[Exercise requirements]
Begin with the line that contains "(-LEAN, 0, 0))" and continue down through the line that contains "obj.data.transform(obj.matrix_world)"; reproduce those lines exactly and only those.

[Given data]
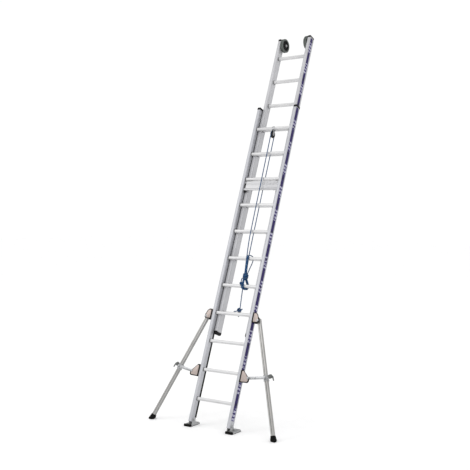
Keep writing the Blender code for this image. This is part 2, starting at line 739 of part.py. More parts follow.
def latch():
    reach = BASE_STILE_X - BASE_STILE_WIDTH / 2 - GAP
    plate = box((-reach, PLATE_N - 0.001, PLATE_BOTTOM_S), (reach, PLATE_N + 0.001, PLATE_TOP_S))
    flange = box((-reach, PLATE_N, PLATE_BOTTOM_S - 0.0002), (reach, -0.0065, PLATE_BOTTOM_S + 0.002))
    tabs = []
    for side in SIDES.values():
        low, high = sorted((side * reach, side * (reach - 0.002)))
        tabs.append(box((low, PLATE_N, PLATE_BOTTOM_S + 0.0005), (high, 0.0085, PLATE_TOP_S - 0.0005)))
    part("latch_plate", plate, BRUSHED_STEEL, LADDER, add=[flange, *tabs])

    pivot = new_empty("latch_pivot", (0, LATCH_N, LATCH_S), parent=LADDER)
    reach -= 0.0024
    shaft = rod(0.005, (-reach, 0, 0), (reach, 0, 0))
    hook = [(-0.003, -0.010), (0.004, -0.010), (0.008, 0.000), (0.017, 0.045), (0.0275, 0.096)]
    hook += [(0.0255, 0.1005), (0.0195, 0.100), (0.0105, 0.060), (-0.003, 0.020), (-0.0065, 0.000)]
    outline = rounded_polygon(hook, 0.0015, 1)
    pawls = [
        prism([outline], side * LATCH_PAWL_X - 0.004, side * LATCH_PAWL_X + 0.004, ACROSS)
        for side in SIDES.values()
    ]
    part("latch_pawls", shaft, BLACK_METAL, pivot, add=pawls)


clear_scene()
PARTS = new_collection("extension_ladder")
CUTTERS = new_collection("cutters")
ALUMINIUM = new_material("stile_aluminium", (0.80, 0.80, 0.86), 0.35, 1.0)
RUNG_METAL = new_material("rung_aluminium", (0.72, 0.72, 0.74), 0.45, 1.0)
LEG_METAL = new_material("leg_aluminium", (0.70, 0.70, 0.71), 0.45, 1.0)
ZINC = new_material("bright_zinc", (0.66, 0.66, 0.68), 0.35, 1.0)
PINK_ZINC = new_material("bracket_zinc", (0.62, 0.52, 0.50), 0.45, 0.9)
BRUSHED_STEEL = new_material("latch_steel", (0.62, 0.62, 0.64), 0.40, 1.0)
CAST_METAL = new_material("cast_metal", (0.42, 0.42, 0.43), 0.55, 0.9)
BLACK_METAL = new_material("latch_black", (0.03, 0.03, 0.03), 0.45, 0.5)
BLACK_PLASTIC = new_material("black_plastic", (0.025, 0.025, 0.027), 0.45)
BLACK_RUBBER = new_material("black_rubber", (0.02, 0.02, 0.02), 0.80)
TYRE_RUBBER = new_material("wheel_rubber", (0.20, 0.20, 0.20), 0.70)
ROPE_BLUE = new_material("blue_rope", (0.03, 0.12, 0.45), 0.85)

LADDER = new_empty("ladder_frame", (0, ORIGIN_Y, 0), (-LEAN, 0, 0))
base_section()
fly_section()
wall_wheels()
swivel_shoes()
stabilisers()
pulley()
ropes()
eye_bolt()
latch()
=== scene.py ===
"""A leaning extension ladder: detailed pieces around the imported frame, in a plain pale studio.

Ladder axes: X across, Y (called n) square to the ladder towards the wall, Z (called s) up the slope.
"""

import math

import bmesh
import bpy
from mathutils import Matrix, Vector


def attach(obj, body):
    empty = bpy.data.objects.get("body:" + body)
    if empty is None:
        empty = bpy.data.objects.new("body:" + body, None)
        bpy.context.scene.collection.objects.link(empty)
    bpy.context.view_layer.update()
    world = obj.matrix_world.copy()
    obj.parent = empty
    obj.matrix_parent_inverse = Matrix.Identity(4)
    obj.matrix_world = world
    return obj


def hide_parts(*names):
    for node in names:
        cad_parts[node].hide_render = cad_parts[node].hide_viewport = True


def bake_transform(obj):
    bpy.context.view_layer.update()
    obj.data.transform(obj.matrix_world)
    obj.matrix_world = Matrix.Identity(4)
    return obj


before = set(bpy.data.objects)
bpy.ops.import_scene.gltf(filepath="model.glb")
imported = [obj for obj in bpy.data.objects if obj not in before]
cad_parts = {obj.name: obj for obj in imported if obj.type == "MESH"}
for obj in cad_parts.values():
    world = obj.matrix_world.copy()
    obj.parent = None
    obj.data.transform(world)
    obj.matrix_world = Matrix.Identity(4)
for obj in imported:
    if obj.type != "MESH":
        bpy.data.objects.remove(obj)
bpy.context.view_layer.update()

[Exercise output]
LADDER = new_empty("ladder_frame", (0, ORIGIN_Y, 0), (-LEAN, 0, 0))
base_section()
fly_section()
wall_wheels()
swivel_shoes()
stabilisers()
pulley()
ropes()
eye_bolt()
latch()
=== scene.py ===
"""A leaning extension ladder: detailed pieces around the imported frame, in a plain pale studio.

Ladder axes: X across, Y (called n) square to the ladder towards the wall, Z (called s) up the slope.
"""

import math

import bmesh
import bpy
from mathutils import Matrix, Vector


def attach(obj, body):
    empty = bpy.data.objects.get("body:" + body)
    if empty is None:
        empty = bpy.data.objects.new("body:" + body, None)
        bpy.context.scene.collection.objects.link(empty)
    bpy.context.view_layer.update()
    world = obj.matrix_world.copy()
    obj.parent = empty
    obj.matrix_parent_inverse = Matrix.Identity(4)
    obj.matrix_world = world
    return obj


def hide_parts(*names):
    for node in names:
        cad_parts[node].hide_render = cad_parts[node].hide_viewport = True


def bake_transform(obj):
    bpy.context.view_layer.update()
    obj.data.transform(obj.matrix_world)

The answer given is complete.